TASK TO CARRY OUT:
Write out the whole listing again, exactly.

##########

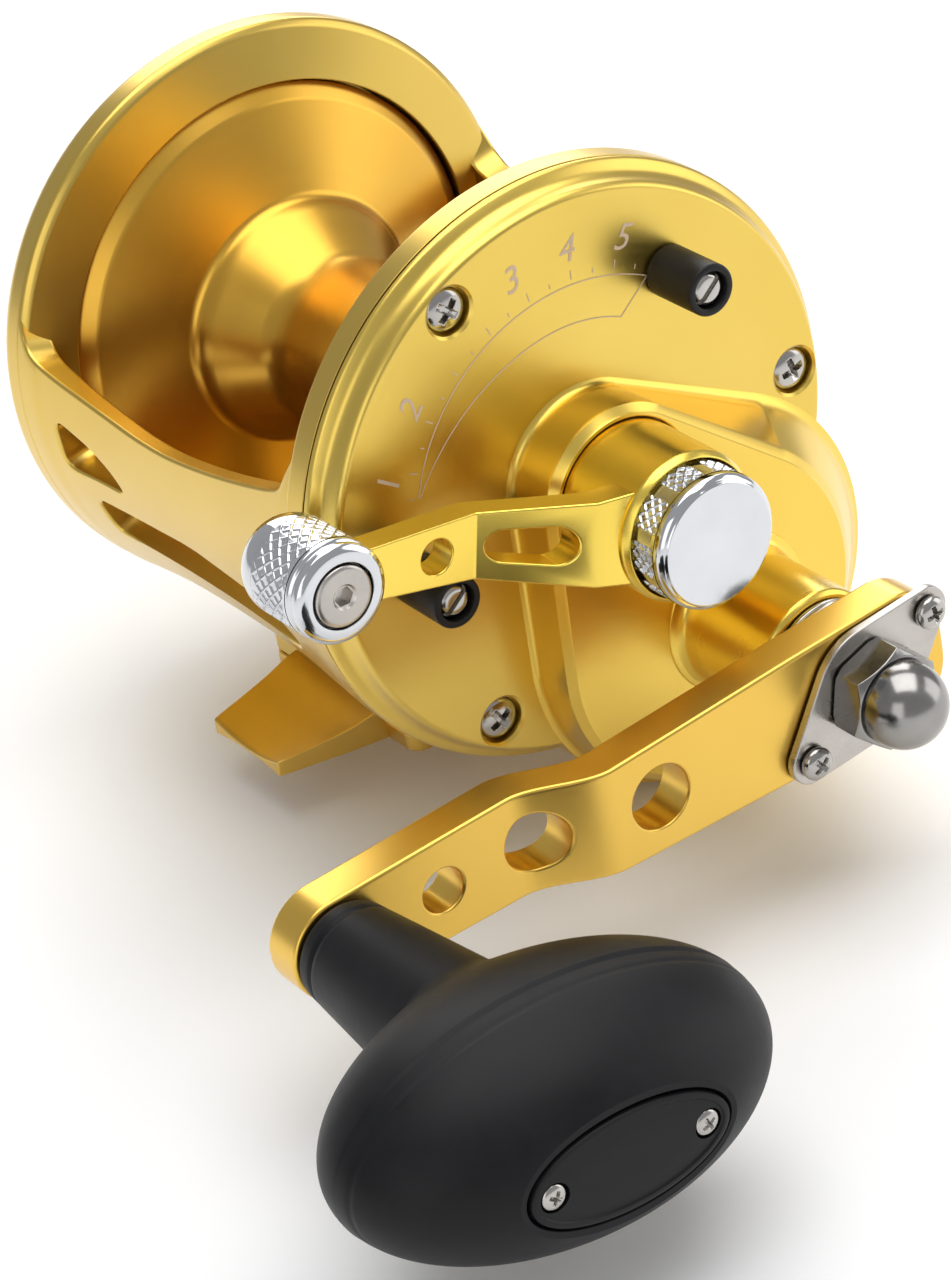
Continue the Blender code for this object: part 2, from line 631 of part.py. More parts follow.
# ---------------------------------------------------------------- gears
def involute_outline(teeth, phase):
    """Outline of a spur gear about the origin, thinned by the backlash."""
    pitch_r = MODULE * teeth / 2
    base_r = pitch_r * cos(PRESSURE_ANGLE)
    tip_r = pitch_r + 0.78 * MODULE
    root_r = pitch_r - 1.22 * MODULE
    half_tooth = (pi * MODULE / 2 - BACKLASH) / (2 * pitch_r)
    pitch_roll = tan(PRESSURE_ANGLE) - PRESSURE_ANGLE
    start_r = max(base_r, root_r)
    steps = 1 if teeth > 40 else 2
    radii = [start_r + (tip_r - start_r) * step / steps for step in range(steps + 1)]
    flank = []
    for radius in radii:
        pressure = acos(base_r / radius)
        flank.append((radius, half_tooth + pitch_roll - (tan(pressure) - pressure)))
    if root_r < base_r:
        flank.insert(0, (root_r, flank[0][1]))
    outline = []
    for tooth in range(teeth):
        middle = phase + 2 * pi * tooth / teeth
        outline += [(radius * cos(middle - half), radius * sin(middle - half)) for radius, half in flank]
        outline += [(radius * cos(middle + half), radius * sin(middle + half))
                    for radius, half in reversed(flank)]
    return outline


def gear_blank(teeth, phase, x_start, x_end, axis):
    """A spur gear without its bore."""
    outline = [(axis[1] + y, axis[2] + z) for y, z in involute_outline(teeth, phase)]
    return lofted([outline] * 2, (x_start, x_end))


def pinion():
    body = gear_blank(PINION_TEETH, radians(SHAFT_DIRECTION), 35.5, 41.3, SPOOL_AXIS)
    body = joined(body, cylinder(41.0, 45.0, 3.95, MEDIUM))
    body = cut(body, cylinder(35.0, 46.0, SHAFT_R + GAP, MEDIUM))
    piece("pinion_gear", body, gear_steel(), SPOOL_AXIS)
    piece("pinion_bearing", ring(41.7, 44.8, 4.3, 8.0, MEDIUM), steel())


def main_gear():
    towards_pinion = radians(SHAFT_DIRECTION) + pi
    body = gear_blank(MAIN_TEETH, towards_pinion + pi / MAIN_TEETH, 36.0, 41.0, HANDLE_AXIS)
    body = cut(body, cylinder(35.0, 42.0, 4.3, MEDIUM, HANDLE_AXIS))
    for index in range(6):
        hole = on_plate(14.0, 60.0 * index, HANDLE_AXIS)
        body = cut(body, cylinder(35.0, 42.0, 4.2, SMALL, hole))
    piece("main_gear", body, bronze(), HANDLE_AXIS)


def main_shaft():
    profile = [
        (34.8, 0.0), (34.8, 6.5), (35.7, 6.5), (35.7, 4.0), (76.0, 4.0), (86.0, 3.7), (86.6, 3.2),
        (86.6, 0.0)]
    piece("main_shaft", revolved(profile, MEDIUM, HANDLE_AXIS), steel(), HANDLE_AXIS)
    ratchet = toothed(RATCHET_TEETH, 6.7, RATCHET_TIP_R, 42.7, 44.7, 4.3, HANDLE_AXIS, 0.12)
    piece("ratchet_wheel", ratchet, gear_steel(), HANDLE_AXIS)
    for name, start, end in (("main_bearing_inner", 47.0, 50.0), ("main_bearing_outer", 63.6, 67.2)):
        piece(name, ring(start, end, 4.3, 7.0, MEDIUM, HANDLE_AXIS), steel(), HANDLE_AXIS)
    collar = ring(TOWER_X + GAP, ARM_BACK_X - GAP, 4.3, 8.7, MEDIUM, HANDLE_AXIS, 0.5)
    piece("arm_collar", collar, steel(), HANDLE_AXIS)


def anti_reverse():
    y, z = DOG_AXIS[1], DOG_AXIS[2]
    pin = cylinder(GEAR_POCKET_X + 0.2, 45.4, DOG_PIN_R, SMALL, DOG_AXIS)
    piece("dog_pin", pin, steel(), DOG_AXIS)
    spring = ring(44.9, 45.5, DOG_PIN_R + GAP, 2.5, SMALL, DOG_AXIS)
    leg = box((45.0, y - 0.2, z + 1.7), (45.4, y + 5.0, z + 2.3))
    piece("dog_spring", joined(spring, leg), steel(), DOG_AXIS)
    outline = [
        (y - 2.2, z + 1.2), (y - 1.6, z - 1.8), (y + 1.4, z - 2.2), (y + 2.6, z - 1.2),
        (y + 5.0, z + 4.4), (y + 3.4, z + 4.6), (y + 0.6, z + 2.4)]
    dog = lofted([outline] * 2, (42.8, 44.6))
    dog = cut(dog, cylinder(42.0, 46.0, DOG_PIN_R + GAP, SMALL, DOG_AXIS))
    turned(dog, -28.0, DOG_AXIS)
    piece("anti_reverse_dog", dog, gear_steel(), DOG_AXIS)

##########

EXERCISE ANSWER:
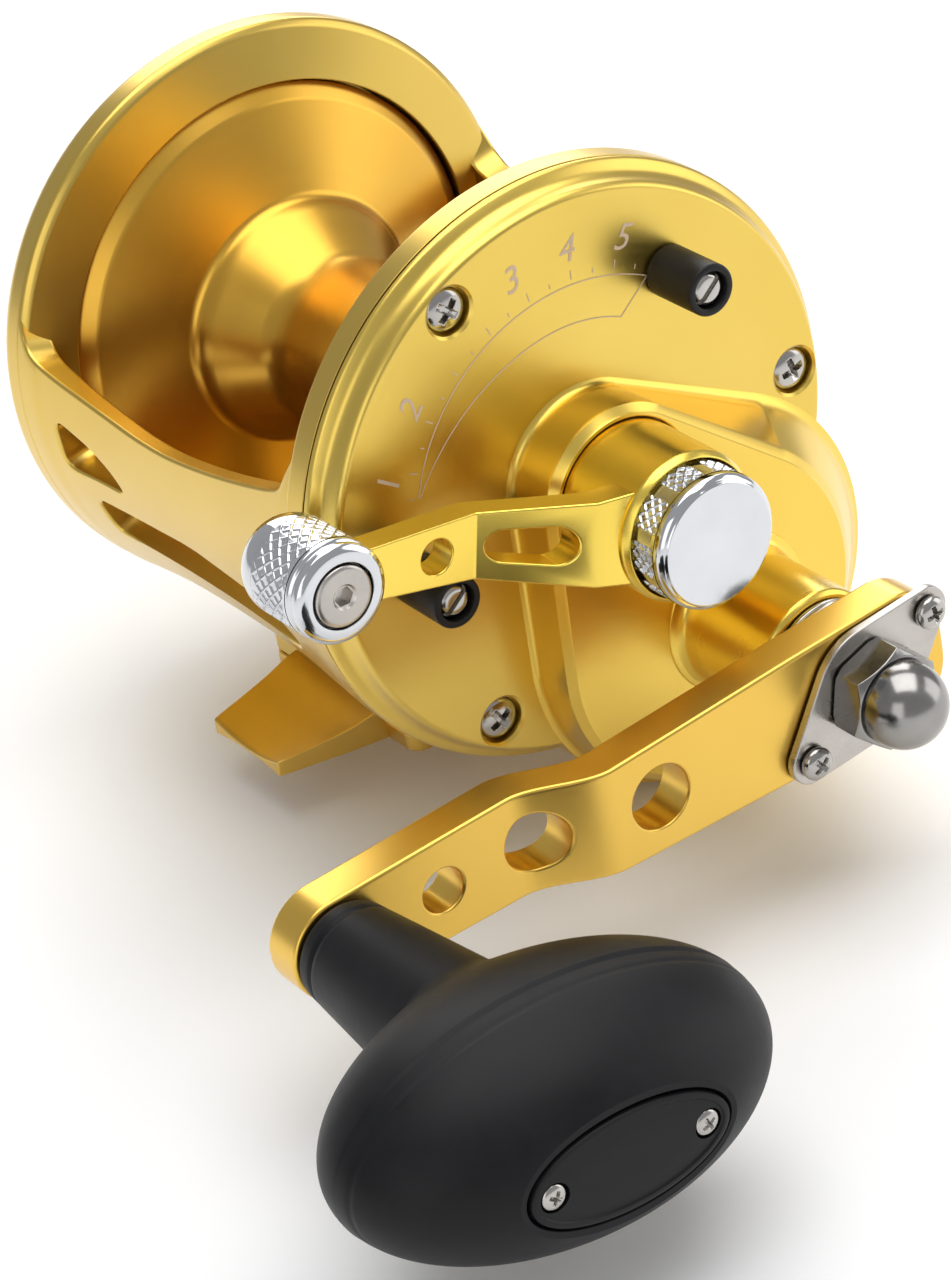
Continue the Blender code for this object: part 2, from line 631 of part.py. More parts follow.
# ---------------------------------------------------------------- gears
def involute_outline(teeth, phase):
    """Outline of a spur gear about the origin, thinned by the backlash."""
    pitch_r = MODULE * teeth / 2
    base_r = pitch_r * cos(PRESSURE_ANGLE)
    tip_r = pitch_r + 0.78 * MODULE
    root_r = pitch_r - 1.22 * MODULE
    half_tooth = (pi * MODULE / 2 - BACKLASH) / (2 * pitch_r)
    pitch_roll = tan(PRESSURE_ANGLE) - PRESSURE_ANGLE
    start_r = max(base_r, root_r)
    steps = 1 if teeth > 40 else 2
    radii = [start_r + (tip_r - start_r) * step / steps for step in range(steps + 1)]
    flank = []
    for radius in radii:
        pressure = acos(base_r / radius)
        flank.append((radius, half_tooth + pitch_roll - (tan(pressure) - pressure)))
    if root_r < base_r:
        flank.insert(0, (root_r, flank[0][1]))
    outline = []
    for tooth in range(teeth):
        middle = phase + 2 * pi * tooth / teeth
        outline += [(radius * cos(middle - half), radius * sin(middle - half)) for radius, half in flank]
        outline += [(radius * cos(middle + half), radius * sin(middle + half))
                    for radius, half in reversed(flank)]
    return outline


def gear_blank(teeth, phase, x_start, x_end, axis):
    """A spur gear without its bore."""
    outline = [(axis[1] + y, axis[2] + z) for y, z in involute_outline(teeth, phase)]
    return lofted([outline] * 2, (x_start, x_end))


def pinion():
    body = gear_blank(PINION_TEETH, radians(SHAFT_DIRECTION), 35.5, 41.3, SPOOL_AXIS)
    body = joined(body, cylinder(41.0, 45.0, 3.95, MEDIUM))
    body = cut(body, cylinder(35.0, 46.0, SHAFT_R + GAP, MEDIUM))
    piece("pinion_gear", body, gear_steel(), SPOOL_AXIS)
    piece("pinion_bearing", ring(41.7, 44.8, 4.3, 8.0, MEDIUM), steel())


def main_gear():
    towards_pinion = radians(SHAFT_DIRECTION) + pi
    body = gear_blank(MAIN_TEETH, towards_pinion + pi / MAIN_TEETH, 36.0, 41.0, HANDLE_AXIS)
    body = cut(body, cylinder(35.0, 42.0, 4.3, MEDIUM, HANDLE_AXIS))
    for index in range(6):
        hole = on_plate(14.0, 60.0 * index, HANDLE_AXIS)
        body = cut(body, cylinder(35.0, 42.0, 4.2, SMALL, hole))
    piece("main_gear", body, bronze(), HANDLE_AXIS)


def main_shaft():
    profile = [
        (34.8, 0.0), (34.8, 6.5), (35.7, 6.5), (35.7, 4.0), (76.0, 4.0), (86.0, 3.7), (86.6, 3.2),
        (86.6, 0.0)]
    piece("main_shaft", revolved(profile, MEDIUM, HANDLE_AXIS), steel(), HANDLE_AXIS)
    ratchet = toothed(RATCHET_TEETH, 6.7, RATCHET_TIP_R, 42.7, 44.7, 4.3, HANDLE_AXIS, 0.12)
    piece("ratchet_wheel", ratchet, gear_steel(), HANDLE_AXIS)
    for name, start, end in (("main_bearing_inner", 47.0, 50.0), ("main_bearing_outer", 63.6, 67.2)):
        piece(name, ring(start, end, 4.3, 7.0, MEDIUM, HANDLE_AXIS), steel(), HANDLE_AXIS)
    collar = ring(TOWER_X + GAP, ARM_BACK_X - GAP, 4.3, 8.7, MEDIUM, HANDLE_AXIS, 0.5)
    piece("arm_collar", collar, steel(), HANDLE_AXIS)


def anti_reverse():
    y, z = DOG_AXIS[1], DOG_AXIS[2]
    pin = cylinder(GEAR_POCKET_X + 0.2, 45.4, DOG_PIN_R, SMALL, DOG_AXIS)
    piece("dog_pin", pin, steel(), DOG_AXIS)
    spring = ring(44.9, 45.5, DOG_PIN_R + GAP, 2.5, SMALL, DOG_AXIS)
    leg = box((45.0, y - 0.2, z + 1.7), (45.4, y + 5.0, z + 2.3))
    piece("dog_spring", joined(spring, leg), steel(), DOG_AXIS)
    outline = [
        (y - 2.2, z + 1.2), (y - 1.6, z - 1.8), (y + 1.4, z - 2.2), (y + 2.6, z - 1.2),
        (y + 5.0, z + 4.4), (y + 3.4, z + 4.6), (y + 0.6, z + 2.4)]
    dog = lofted([outline] * 2, (42.8, 44.6))
    dog = cut(dog, cylinder(42.0, 46.0, DOG_PIN_R + GAP, SMALL, DOG_AXIS))
    turned(dog, -28.0, DOG_AXIS)
    piece("anti_reverse_dog", dog, gear_steel(), DOG_AXIS)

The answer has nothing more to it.